When the frame capture completes, Xcode shows the results in the Debug navigator. Expand a render command encoder in the call list and select a draw call.

Screenshot of the API call list with a draw call selected.

In the draw's bound resources, double-click Geometry.

Screenshot of the draw call's bound resources with the Geometry item selected.

Xcode displays a wireframe of the draw call in the geometry viewer.

Screenshot of the geometry viewer populated with the selected draw call's vertex data.

Say for example, one primitive in the wireframe doesn't align exactly with its adjacent primitives, and you want to understand why. Click to select this primitive.

Screenshot of the geometry viewer wireframe with a primitive selected and marked by a callout.

Click the Debug button.

Screenshot of the geometry viewer toolbar with the Debug button marked by a callout.

The shader debugger starts and displays the vertex function that rendered the selected primitive in the source code view.

Screenshot of Xcode's source code view populated with a vertex shader.

Inspect and Debug a Fragment Function

To debug a particular fragment function, first you select a pixel that was rendered in the frame.

When the frame capture completes, Xcode shows the results in the Debug navigator. Expand a render command encoder in the call list and select a draw call.

Screenshot of the API call list with a draw call selected.

Xcode displays the draw call's attachments in the assistant editor.

Screenshot the assistant editor. At top, the attachments option in the assistant editor breadcrumb is marked by a callout. At bottom, the attachment for the selected draw is displayed.

Press and hold an area within the attachment, and Xcode displays the targeting reticle.

Screenshot of the selected draw's attachment with the targetting reticle hovering over a particular pixel.

Adjust the location of the targeting reticle to the pixel you want to debug, and click the Debug button.

Screenshot of the attachment view bar with the Debug button marked by a callout.

The shader debugger starts and displays the fragment function that rendered the selected pixel in the source code view.

Screenshot of the source code view populated with the fragment shader that output the selected pixel.

Step Through Shader Code Line by Line

When you have geometry that's not placed where you expect, or a pixel that's displaying the wrong color, you step through your shader code line by line to understand why. As with a traditional debugger, you check the value of variables each step of the way until you see an unexpected value that indicates the cause of the problem.

Click the top line in the call list.

Screenshot of the call list with the fragment shader's entry point selected.

The line you select in the call list determines which line of code the shader debugger is currently processing. This line is also referred to as the location of the execution playhead. You use keyboard arrow keys to advance the playhead through your code, one line at a time.

Arrow key

Stepping direction

Down arrow

Step forward

Up arrow

Step backward

Right arrow

Step in

Left arrow

Step out

As you step in the call list (marked by callout 1 in the following image), the playhead follows along in the source code view (marked by callout 2).

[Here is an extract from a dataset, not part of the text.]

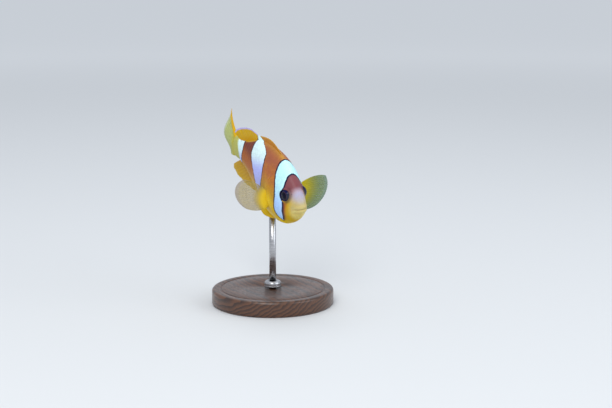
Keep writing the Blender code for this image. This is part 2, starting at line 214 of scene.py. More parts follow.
def grid_faces(rows, columns, around=False):
    """Quads over a grid of points held row by row; around joins the last column to the first."""
    index = np.arange(rows * columns).reshape(rows, columns)
    ahead = np.roll(index, -1, 1) if around else index[:, 1:]
    here = index if around else index[:, :-1]
    return np.stack((here[:-1], here[1:], ahead[1:], ahead[:-1]), -1).reshape(-1, 4)


def ball_faces(rings, around):
    """Quads between closed rings, and a fan over each end to its own point, which come last."""
    column = np.arange(around)
    following = (column + 1) % around
    first, low = np.full(around, rings * around), (rings - 1) * around
    faces = grid_faces(rings, around, around=True).tolist()
    faces += np.stack((first, column, following), -1).tolist()
    return faces + np.stack((first + 1, low + following, low + column), -1).tolist()


def sheet_faces(rows, columns):
    """A closed sheet over two grids of points, the upper before the lower, with a wall round their rims."""
    count = rows * columns
    faces = grid_faces(rows, columns)
    index = np.arange(count).reshape(rows, columns)
    rim = np.concatenate((index[:, 0], index[-1, 1:], index[-2::-1, -1], index[0, -2:0:-1]))
    after = np.roll(rim, -1)
    wall = np.stack((after, rim, rim + count, after + count), -1)
    return np.concatenate((faces, faces[:, ::-1] + count, wall))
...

Screenshot of stepping through the debugger. At left, the selection in the ROI list reflects the same line of code that's selected in the source view, at right.

Alternatively, you can set the debugger playhead by clicking any line in the source code view, and Xcode selects the corresponding function in the call list.

Inspect Variable Values

The shader debugger displays variable views in the sidebar that show the results of each line of code.

Screenshot of the source code view with the variables sidebar marked by a callout.

The values in this view reflect the state of the selected data at the point in time that's determined by the execution playhead. The live nature of this view is particularly useful when you step through loop iterations.

To get more information about a calculated value, click the box to its right.

Screenshot of a variable in the shader source right pane with its inspection block marked by a callout.

Xcode reveals an inspection pane below its line in the source code view.

Screenshot of an inspected color sample's graphical rendering.

Use this rendering to visually check the variable is the value you expect. For graphical data, Xcode's visualization can be easier to verify than numeric data alone.

If a variable has nested properties, you can disclose them in a cascading fashion as seen in the following image.

Screenshot showing the expanded view of a variable's nested properties.

This enables you to dive in to an object's data by showing you more than Xcode fits in the right sidebar.

Watch Variables Change Over Time

The live views provide numeric and visual feedback about how your shader variables change over time. If you inspect a color sample (callout 1 in the following image) before a line of code that changes its contents, you can see its updated value in a subsequent assignment (callout 2).

Two variable inspection panels are expanded to illustrate an obvious visual change from before and after the modifying statement executed.

Update Shaders Live

After changing a shader you can update the captured frame with the new source code by clicking the refresh icon.

Screenshot of the shader debug bar with the refresh icon marked by a callout.

In turn, Xcode:

  • Redraws the application window.

  • Updates variable views to show their new values.

  • Redraws attachments in the assistant editor.

Updating shaders maintains your place in the captured frame, which provides an interactive environment to enhance your shader development and debugging.